Contrast your attitude toward sanskrit with the Japanese attitude towards the Kanji script. The Japanese script is impossibly difficult to master and requires several years of efforts to master. But they still use the script in everyday life and in technical and administrative documents. Nobody in Japan says the Kanji needs to go because its is too difficult to learn.

Sanskrit alone can unite the country with a common national language. And it shud be done ASAP.

Unknown said...

@daisies


actually, if you ask questions like why choose sanskrit due to its difficulty, it means you did not comprehend the message in the posting.

Sanskrit is an ideal language for implementing artificial intelligence. It is an essential tool for progress. And you want to tell us India shud avoid it due to its complexity.

This means you want India to remain in the dump and not innovate and improve its peoples lives and lead the world in science and technology. (Are you a UPA supporter?? You certainly sound like one now)

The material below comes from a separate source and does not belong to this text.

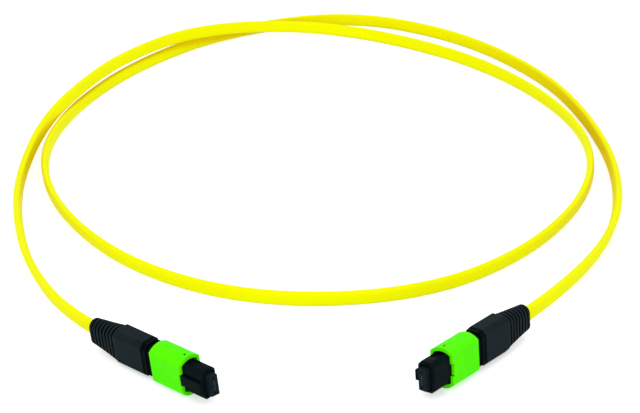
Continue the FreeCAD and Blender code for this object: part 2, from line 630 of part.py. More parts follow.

I suggest you re-read the post again and again till you get the gist of the article. Then you will not ask such a stupid question.

drisyadrisya said...

saMskRutEna sambhAShaNam api kuru | saraLamEva |

Raja said...

Daisies,
Is Sanskrit only fit chant "shlokas and mantras"? You are horribly ignorant! If you have ever programmed in any modern computer language, you would have known about the BNF grammar that forms the basis for all these modern computer languages. Do you know where this grammar came from? It is a direct adaptation of Panini's Sanskrit grammar! Now don't call me a Chaddi or a sanghi. I am a computer scientist and I did my masters in computer science in USA. The course I studied on computer languages has this reference to Panini's grammar and how Backus and Naur adapted it. Unfortunately, as most whites d, they shamelessly did not achkonledge it. Though amendments to it have been made recently.